Allan Kardec – Genesis

And it couldn't be different, after all, from the researcher's point of view, the world of spirits is unattainable and impossible to be probed and analyzed. Let's make a brief effort of imagination: let's say that, wanting to move to another country, without our knowing it, we want to gather as much information about this place and its people as possible. Let's say that we don't have access to the Internet and that we only have telephone access. We took a number from an inhabitant of that country and called him – of course, we think they both speak one same language--in order to get an account of that place: what are the people like there? Are they good or bad? Is there violence or not? Will I be able to count on support or not? Well, it is easy to assume that this single person's account will be in line with his/her cultural, political, educational, historical, social and even his/her capacity for cultural perception. Tendencies and own concepts. It could be, moreover, that we have inadvertently called a criminal, without knowing it. Shall we, then, sway our decision or our conception of that people by a single account? Of course not: we need, in this context, to call many other people, analyze bibliographic and artistic works produced by its inhabitants, etc.
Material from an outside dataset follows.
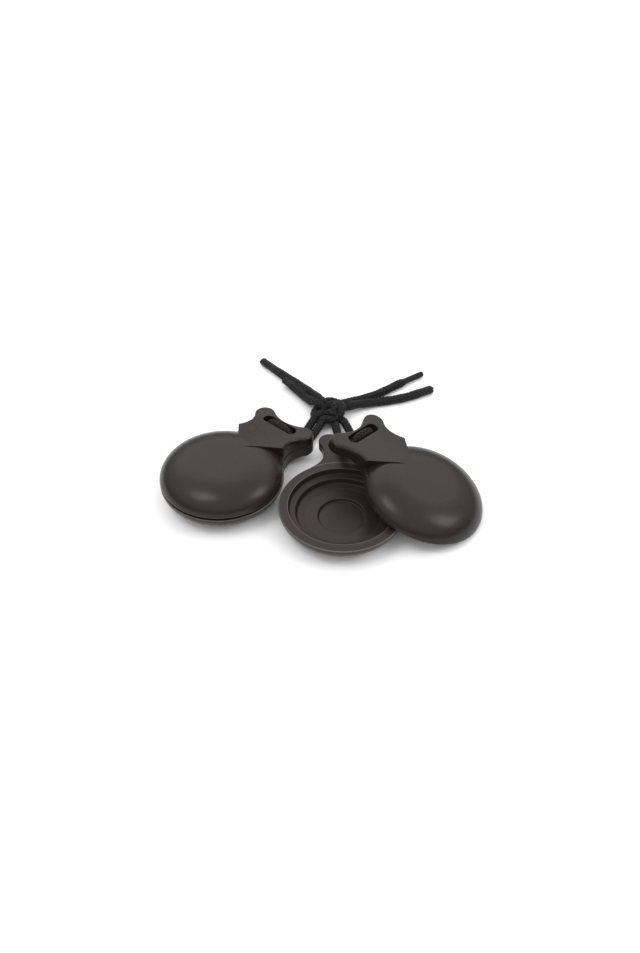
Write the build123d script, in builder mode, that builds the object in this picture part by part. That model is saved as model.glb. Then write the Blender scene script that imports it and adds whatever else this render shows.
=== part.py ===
from build123d import *
from math import acos, atan2, cos, hypot, pi, radians, sin, sqrt, tan
import os

os.makedirs("parts", exist_ok=True)

# A pair of castanets lying on a table: two hand castanets, each of two hinged shells, tied by
# one knot in their two cords. All sizes are in millimetres, +Z is up and z = 0 is the table.

# ---- one shell, in its own frame: mouth plane at z = 0, outside towards +Z, neck along +Y
body_radius = 34.0  # round bowl, seen from above
shell_height = 12.0  # mouth plane to crown
crown_radius = 14.5  # flat crown that the shell rests on
mouth_edge_round = 0.5  # softened outer edge of the mouth plane

rim_width = 5.1  # flat striking rim
upper_step_radius = 24.9  # bowl steps down here first
floor_radius = 20.0  # edge of the bowl's flat floor
well_radius = 12.9  # shallow round well in the floor
upper_step_depth = 4.2
floor_depth = 8.0
well_depth = 9.6
step_slope = 0.8  # how far each step's wall leans inwards
step_round = 0.5

ear_radius = 6.0  # rounded horn at each corner of the head
ear_spacing = 29.2  # between the two ears' centres
ear_reach = 16.9  # ears' centres beyond the bowl's edge
waist_radius = 14.2  # hollow curve between bowl and ear
saddle_rise = 1.4  # dip between the ears, beyond their centres
head_thickness = 6.9  # at the cord holes
neck_thickness = 9.4  # at the bowl's edge, proud of the dome
slope_start = 20.0  # from the bowl's centre: the head's top is level with the crown up to here
ear_thickness = 5.9  # at the ears' ends
head_edge_round = 1.6  # rounded outer edge of the head
tongue_start = 13.5  # tip of the raised tongue, from the bowl's centre
tongue_half_angle = 43.7
web_height = 3.0  # low web that ends the waist curve beside the tongue

hole_spacing = 16.6
hole_beyond_bowl = 13.4  # cord holes beyond the bowl's edge
hole_clearance = 0.8  # all round the cord, so that it runs freely
groove_depth = 4.0  # groove from hole to hole, in which the cord lies

# ---- cord
cord_diameter = 5.0
staple_bend = 4.8  # where the cord turns over the edge of a hole
cord_seat_gap = 0.7  # cord above the floor of its groove
cut_gap = 0.15  # cord's cut faces clear of the mouth planes and of the knot
leg_drop = 0.05  # cord clear of the head that it runs under
tip_round = 0.6  # soft edge of each tail's sealed end
knot_radius = 10.4
knot_height = 11.4
knot_round = 3.6
knot_floor_gap = 0.2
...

It is exactly the same as what Allan Kardec did, analyzing countless communications obtained from all sides, by countless mediums and by countless Spirits, drawing, from all this, rational and logical conclusions, postulates and, sometimes, scientific theories, which only future studies could sanction or derogate.

Conclusion

We could truly spend hours and hours talking much more about Allan Kardec's studies, but the fact is that there is already a lot of material about it, especially in Kardec's own work, which, as he always demonstrated, did not have a content born of his own ideas. We leave this necessary search to the reader. We limit ourselves to closing this article, after all this previous approach, demonstrating that Spiritism is not a religion and that, as Science is a Doctrine that presents its studies and its conclusions, in a rational and logical way, and leaves to each one the task to reason for yourself about all the content presented. Now, as even the Modern Sciences, so well established, find their dissidents with their most absurd ideas, Spiritism could not expect less. Still, it's a question of everyone's freedom.

We spiritualists we believe in Spiritism not out of fear or imposition, but because we naturally understand the rationality contained in this Scientific Doctrine. We believe in reincarnation not because of inconclusive evidence, but because of an inconclusive rationality; we believe in the existence of spirits and in their communication with us also for reason, but also for the seriousness of researchers who have already set out to study the manifestations with great care and who, by themselves, have found irrefutable evidence of such existence; but we do not believe blindly in the teachings of the Spirits, much less in any supposed phenomenon. Kardec himself asserted: Spiritism must go hand in hand with Science. If, one day, it denies some postulates of its Doctrine, we must abandon them and stay with Science. On the contrary, Modern Science is getting closer and closer and confirming the spiritist postulates, just as the Science of the 19th century and the beginning of the 20th century did.